The overall average per receiver is 31.4 touchdowns. The obvious advantage is to big guys… or ones who are both tall and heavier. So while only looking at tall versus short receivers results in a 13 percent boost, being tall and big gives a 48.7 percent boost. After the 6’2″ and 225-plus group though, the advantage is small. We have five groups within an 11 percent difference, and four of those come in the short receiver range. The taller and thinner guys are significantly lower. While those are admittedly small samples, we are looking at a per receiver basis. That plus-94 percent guy? It’s Anquan Boldin, just FYI.

Ranking the groups:
1) Short and 215-224… or Anquan Boldin
2) Tall and 225-plus
3) Tall and 215-224
4) Short and 184-under
5) Short and 205-214
6) Short and 195-204
7) Short and 185-194
8) Tall and 205-214
9) Tall and 195-204
10) Tall and 185-194

As I noticed, my main point was often lost.

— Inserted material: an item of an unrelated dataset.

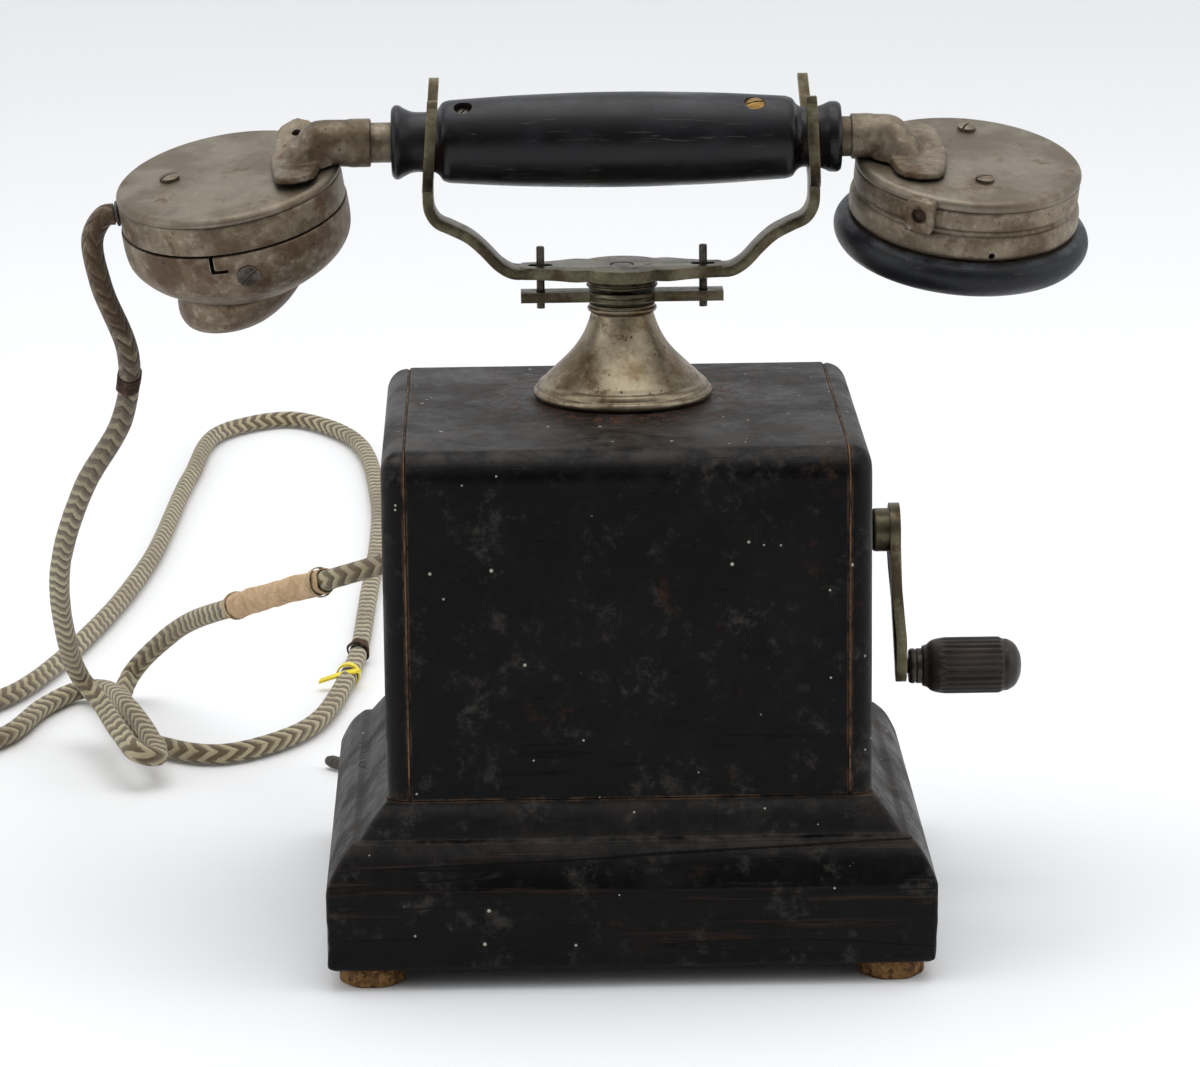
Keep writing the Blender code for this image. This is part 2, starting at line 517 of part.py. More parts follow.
def build_receiver(handset_axis):
    axis = empty("receiver_axis", (RECEIVER_X, 0, -RECEIVER_DROP), (0, RECEIVER_TILT, 0), handset_axis)
    shell = [(0, 0), (29.9, 0), (30.8, -0.9), (30.8, -8.6), (30.1, -9.4), (30.1, -10.0), (31.2, -10.8),
             (31.2, -15.9), (30.6, -16.7), (28.6, -16.7), (28.6, -1.7), (0, -1.7)]
    add("receiver_shell", turned(shell, "Z", 28), "capsule_brass", axis)
    cap = [(31.4, -17.0), (33.8, -18.2), (34.8, -20.4), (34.5, -23.2), (32.4, -26.0), (28.8, -27.5),
           (25.0, -27.3), (15.0, -24.8), (6.2, -23.4), (5.2, -22.8), (5.2, -20.6), (27.0, -20.6),
           (27.0, -17.0)]
    add("ear_cap", turned(cap, "Z", 28), "ebonite", axis)
    add("receiver_diaphragm", rod(26.5, -18.4, -17.6, "Z", 20), "iron", axis)
    magnet = [(13.0, -2.2), (23.0, -2.2), (23.0, -9.0), (13.0, -9.0)]
    add("receiver_magnet", turned(magnet, "Z", 20), "iron", axis)
    add("receiver_coils", rod(9.0, -15.8, -2.2, "Z", 20), "copper", axis)
    boss = add("receiver_boss", block((-3.8, -34.0, -9.6), (3.8, -31.1, 0.2 - 0.4)), "capsule_brass", axis)
    boss.rotation_euler = (0, 0, math.radians(-27.5))
    cut(boss, rod_at(2.1, -36, -30, -4.9), "bore")
    return axis


def rod_at(radius, low, high, z):
    bm = rod(radius, low, high, "Y", 14)
    bmesh.ops.translate(bm, vec=(0, 0, z), verts=bm.verts)
    return bm


# ---------------------------------------------------------------- cords

# From the transmitter down to the table, a fold beside itself, out to the left, back, round the long loop
# behind the case, under the fold and up into the back of the case
HANDSET_CORD = [
    (-135.9, 19.4, 191.3), (-138.7, 19.4, 190.8), (-142.1, 19.1, 185.0), (-140.5, 20.6, 172.0),
    (-134.4, 29.0, 151.0), (-137.4, 44.0, 130.0), (-151.0, 69.0, 104.0), (-161.8, 104.0, 72.0),
    (-164.4, 142.0, 41.0), (-162.4, 166.0, 21.0), (-156.4, 160.0, 15.2), (-148.4, 132.0, 13.4),
    (-141.6, 115.6, 11.4), (-136.8, 119.0, 9.4), (-139.6, 138.0, 9.4), (-148.6, 170.0, 10.4),
    (-157.6, 201.0, 7.4), (-167.0, 214.0, 3.8), (-176.5, 198.0, 3.4), (-186.0, 165.0, 3.4),
    (-197.0, 152.0, 3.4), (-207.0, 165.0, 3.4), (-201.0, 188.0, 3.4), (-185.0, 220.0, 3.4),
    (-168.0, 292.0, 3.4), (-156.0, 380.0, 3.4), (-149.0, 510.0, 3.4), (-140.0, 586.0, 3.4),
    (-116.0, 605.0, 3.4), (-92.0, 574.0, 3.4), (-78.4, 470.0, 3.4), (-78.6, 324.0, 3.4),
    (-82.6, 226.0, 3.4), (-96.0, 163.0, 3.4), (-120.0, 141.0, 3.4), (-142.0, 156.0, 3.4),
    (-152.2, 188.0, 3.6), (-150.6, 214.0, 8.8), (-136.0, 198.0, 26.4), (-113.4, 145.0, 48.5),
    (-87.0, 98.0, 67.3), (-54.0, 74.0, 82.0), (-40.0, 66.0, 86.0), (-40.0, 61.2, 86.0),
]
LEAD = [(-30.0, 75.6, 15.0), (-30.2, 82.0, 12.6), (-33.0, 92.0, 5.6), (-42.0, 104.0, 2.3),
        (-56.0, 112.0, 2.3), (-70.0, 121.0, 2.3), (-86.4, 136.0, 2.3)]
STEPS = 2  # tube points for each step of a cord's route


def smooth_points(route):
    """Points on a centripetal Catmull-Rom curve through the route, closer together where the route's are."""
    knots = [Vector(p) for p in route]
    knots = [2 * knots[0] - knots[1], *knots, 2 * knots[-1] - knots[-2]]
    points = []
    for a, b, c, d in zip(knots, knots[1:], knots[2:], knots[3:]):
        times = [0.0]
        for p, q in ((a, b), (b, c), (c, d)):
            times.append(times[-1] + math.sqrt((q - p).length))
        middle = times[2] - times[1]
        points += [catmull(a, b, c, d, times, times[1] + middle * i / STEPS) for i in range(STEPS)]
    return points + [knots[-2]]


def catmull(a, b, c, d, t, s):
    def mix(p, q, start, end):
        return p.lerp(q, (s - start) / (end - start))

    first, second, third = mix(a, b, t[0], t[1]), mix(b, c, t[1], t[2]), mix(c, d, t[2], t[3])
    return mix(mix(first, second, t[0], t[2]), mix(second, third, t[1], t[3]), t[1], t[2])


def add_cord(name, route, diameter):
    curve = bpy.data.curves.new(name, "CURVE")
    curve.dimensions = "3D"
    curve.bevel_depth = diameter / 2 * MM
    curve.bevel_resolution = 2
    curve.use_fill_caps = True
    points = smooth_points(route)
    spline = curve.splines.new("POLY")
    spline.points.add(len(points) - 1)
    for point, place in zip(spline.points, points):
        point.co = (*(place * MM), 1.0)
    curve.materials.append(material(name, "cord_braid"))
    obj = bpy.data.objects.new(name, curve)
    obj.location = located((0, 0, 0), None)
    bpy.context.scene.collection.objects.link(obj)


def build_cords():
    add_cord("handset_cord", HANDSET_CORD, CORD_D)
    add_cord("line_cord", LEAD, LEAD_D)
    gland = [(2.2, 72.3), (3.9, 72.3), (3.9, 73.4), (3.0, 75.0), (2.2, 75.0)]
    add("line_cord_gland", turned(gland, "Y", 16), "ebonite", place=(LEAD_HOLE.x, 0, LEAD_HOLE.y))


clear_scene()
build_base()
build_case()
build_pillar()
build_cradle()
build_crank()
build_magneto()
build_electrics()
build_ringer()
build_handset()
build_cords()
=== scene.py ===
"""Desk magneto telephone: the looks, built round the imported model.

Shapes are made in millimetres in the model's frame (+Z up, +X the crank side, +Y the back), then in metres.
"""

import math

import bmesh
import bpy
from mathutils import Matrix, Vector, noise


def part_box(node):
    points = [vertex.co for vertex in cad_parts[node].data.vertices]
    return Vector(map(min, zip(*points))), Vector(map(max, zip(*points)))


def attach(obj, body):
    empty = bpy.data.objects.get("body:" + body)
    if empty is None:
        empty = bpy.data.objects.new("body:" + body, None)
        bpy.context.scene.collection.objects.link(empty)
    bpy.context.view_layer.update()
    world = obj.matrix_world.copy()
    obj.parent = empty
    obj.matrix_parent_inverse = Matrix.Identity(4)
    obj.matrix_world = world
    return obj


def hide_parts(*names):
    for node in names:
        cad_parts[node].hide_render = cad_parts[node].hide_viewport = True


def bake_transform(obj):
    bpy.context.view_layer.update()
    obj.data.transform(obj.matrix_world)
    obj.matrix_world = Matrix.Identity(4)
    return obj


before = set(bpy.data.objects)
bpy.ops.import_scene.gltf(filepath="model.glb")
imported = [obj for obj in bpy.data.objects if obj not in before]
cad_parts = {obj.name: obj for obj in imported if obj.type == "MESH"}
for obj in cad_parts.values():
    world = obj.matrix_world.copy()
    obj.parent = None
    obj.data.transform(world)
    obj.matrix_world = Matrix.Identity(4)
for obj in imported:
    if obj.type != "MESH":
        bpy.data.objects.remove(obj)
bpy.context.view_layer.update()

MM = 0.001
SHIFT_X = 3.0  # where the base's middle is


def at(x=0.0, y=0.0, z=0.0):
    return Matrix.Translation((x, y, z))


def turn(degrees, axis):
    return Matrix.Rotation(math.radians(degrees), 4, axis)


BASE = at(SHIFT_X)
PILLAR = at(SHIFT_X + 0.8, 15.0)
CRANK = at(SHIFT_X, 0, 105.0)
KNOB = at(SHIFT_X, 0, 105.0 - 38.4)
HANDSET = at(SHIFT_X, 15.0, 210.5) @ turn(13.0, "X")
TRANSMITTER = HANDSET @ at(-105.2, 0, -8.6) @ turn(-8.0, "Y")
RECEIVER = HANDSET @ at(94.8, 0, -7.2) @ turn(4.4, "Y")


# ---------------------------------------------------------------- shapes


def rounded(points, closed=True, steps=4):
    """An outline with its corners rounded: a point is (u, v), or (u, v, radius)."""
    out = []
    for i, p in enumerate(points):
        corner = Vector(p[:2])
        radius = p[2] if len(p) > 2 else 0.0
        if not radius or (not closed and i in (0, len(points) - 1)):
            out.append(tuple(corner))
            continue
        ends = []
        for q in (points[i - 1], points[(i + 1) % len(points)]):
            side = Vector(q[:2]) - corner
            ends.append(corner + side.normalized() * min(radius, side.length * 0.48))
        for k in range(steps + 1):
            t = k / steps
            out.append(tuple(ends[0] * (1 - t) ** 2 + corner * 2 * t * (1 - t) + ends[1] * t * t))
    return out


def arc(cx, cy, r, start, end, steps):
    turns = [math.radians(start + (end - start) * i / steps) for i in range(steps + 1)]
    return [(cx + r * math.cos(a), cy + r * math.sin(a)) for a in turns]


def loft(rings, closed=False):
    bm = bmesh.new()
    loops = [[bm.verts.new(p) for p in ring] for ring in rings]
    for a, b in zip(loops, loops[1:] + loops[:1] if closed else loops[1:]):
        for i in range(len(a)):
            j = (i + 1) % len(a)
            bm.faces.new((a[i], a[j], b[j], b[i]))
    if not closed:
        bm.faces.new(loops[0])
        bm.faces.new(list(reversed(loops[-1])))
    return bm


def turned(profile, axis="Z", sides=96, shape=None):
    """A body turned from an outline of (radius, height); shape(radius, height, angle) may change a radius."""
    bm = bmesh.new()
    columns = []
    for i in range(sides):
        a = 2 * math.pi * i / sides
        column = []
        for n, (r, h) in enumerate(profile):
            if r < 1e-6:
                column.append(bm.verts.new(spun(0, h, a, axis)) if i == 0 else columns[0][n])
            else:
                column.append(bm.verts.new(spun(shape(r, h, a) if shape else r, h, a, axis)))
        columns.append(column)
    for i in range(sides):
        a, b = columns[i], columns[(i + 1) % sides]
        for n in range(len(profile)):
            m = (n + 1) % len(profile)
            corners = []
            for v in (a[n], a[m], b[m], b[n]):
                if v not in corners:
                    corners.append(v)
            if len(corners) > 2:
                bm.faces.new(corners)
    return bm


def spun(r, h, a, axis):
    u, v = r * math.cos(a), r * math.sin(a)
    return {"Z": (u, v, h), "X": (h, u, v), "Y": (v, h, u)}[axis]


def rod(radius, low, high, axis="Z", sides=48, edge=0.0):
    outline = [(0, low), (radius, low, edge), (radius, high, edge), (0, high)]
    return turned(rounded(outline, True, 3), axis, sides)


def block(low, high):
    (x0, y0, z0), (x1, y1, z1) = low, high
    return loft([[(x0, y0, z), (x1, y0, z), (x1, y1, z), (x0, y1, z)] for z in (z0, z1)])


def prism(outline, low, high, axis, steps=1):
    put = {
        "X": lambda u, v, h: (h, u, v),
        "Y": lambda u, v, h: (u, h, v),
        "Z": lambda u, v, h: (u, v, h),
    }[axis]
    heights = [low + (high - low) * i / steps for i in range(steps + 1)]
    return loft([[put(u, v, h) for u, v in outline] for h in heights])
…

I am not saying height is insignificant. I am saying height, on its own and as the only metric used, is a flawed valuation and predictor of players. If you factor in weight, we actually see a significant grouping, but only for tall and big. Tall versus short in the 205-214 lb. range actually favors short receivers, as do the 195-204 and 185-194 groups.

In the end, “team tall WR” should be disbanded, but “team big” has merit. However, it’s only “team big” for tall and 215 or heavier. Once you drop to 214 lbs. or less, you actually want the shorter guys.

But let’s not gloss over the main point:

Using any one metric as a catchall for player evaluations or predictions is inaccurate and flawed.

Even “big receiver” talk can only take you so far. It’s the same as if you only cared about fast receivers – Al Davis anyone? Numerous athletic factors in addition to on-field skills (route running, cuts, catching, etc.) and opportunity (Dwayne Allen circa 2014) all need to be utilized when making your decision.